Even though at sea we have a very busy routine that limits us to mostly just eating, sleeping, and being on watch, we still manage to have a "weekend". Now, our weekend only lasts about 12 hours but we get them every three days. Having a weekend means that you do not have the morning watch (0700-1300) or the afternoon watch (1300-1900). And just like weekends in the "real world", we don't get them without a week worth of work. Before getting to the weekend a watch must have the 3am dawn watch. Dawn watch can be great because you can sometimes experience the dark starry sky fade to a meld of warm bright colors (if it is not cloudy or rainy). But on the other hand it can be a drag after the "week" of being up at weird hours and working constantly.

Today was C watches weekend. And once we got off dawn watch to a hot banana pancake breakfast I knew it would be a good one. The typical C watch weekend is productive and full. After the dawn watch clean-up of scrubbing the floors and toilets, we all retire to our bunks for a nap. Slowly we wake up one at a time and congregate to the saloon with a book in one hand and tea in the other. Eventually the books fall to the side and the chatter over tea and mid-morning snack begin. We all hang out in the saloon until lunch appears on the tables.
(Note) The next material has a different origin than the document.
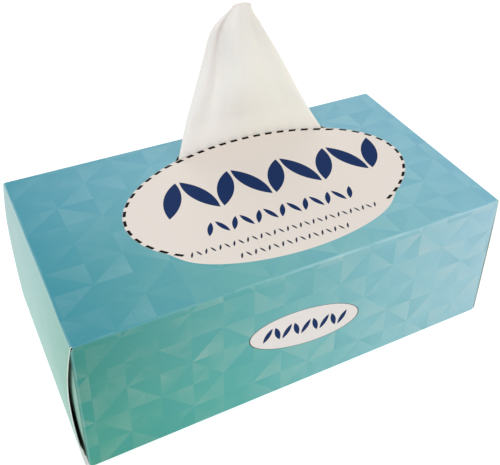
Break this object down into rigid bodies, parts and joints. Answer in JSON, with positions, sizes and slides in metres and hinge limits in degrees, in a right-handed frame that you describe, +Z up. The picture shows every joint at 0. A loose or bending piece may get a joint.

Class proceeds shortly after with reports and lessons (sadly there is still school on the weekend). However this weekend was especially important because it was Adrienne's 21st birthday (#23- C Watch). So after class we all got red velvet cupcakes. This motivated the C watch ladies (Erin, Annelise, Adrienne, and Elsie) to start their daily exercise routine. Followed by Adrienne leading us in a spectacular Yoga session.

From there we pack the rest of our time with card games, journaling, hanging out on the bowsprit and anything else we desire. The weekend comes to an abrupt end after dinner when our evening watch beings. All the other crewmembers meander to bed between 2000-2100 in order to rest up for their next watch schedules. However the weekenders stay up late (evening watch: 1900- 2300). Even though it is forced, I like to think it is because it is my weekend.

Our weekends are not long but as a sailor you learn to adjust to the schedule you are given. You learn to be to be thrifty with your time and not to waste a moment. I became amazed by how much I could do in just 12 hours.
As Robin Lee Graham said "the sea has taught me how little I need- not how much."

- Elsie

Reactions

#1. Posted by Louisy Thompson on October 20, 2015

Elsie!  I loved reading your post!  Your weekend sounds way more exciting than mine!  I loved sitting in the bowsprit, glad you are enjoying it too!  Keep having an amazing time!  Miss you!


#2. Posted by Barty Thompson on October 21, 2015

Boogs:

I tink dat dey is gettin soft on you all! We nebber hed one o dem “weekens!” Wuz all werk en no play back in my day!

I liked the quote from Robin Lee Graham! Take that one to heart and never forget it!

We have all been on the look out for your blog and finally it hove into sight like land on the horizon! Yea ha! Hopefully, you’ll have a chance for another!

Hopefully, you are having a fantastic experience on the broad Pacific. Have you hit any big wave swells?

Keep on sailin - and no fallin overboard!

Dad


#3. Posted by KitThompson on November 02, 2015

Elsie it all sounds so great. Loved the post card.  As you can imagine there were many debates as to, if that was the island of Wallis or not or if it was showing the channel.  One thing I’m sure of, lack of sleep and off hours are right up your alley.  Who knows maybe you’ll find a new career.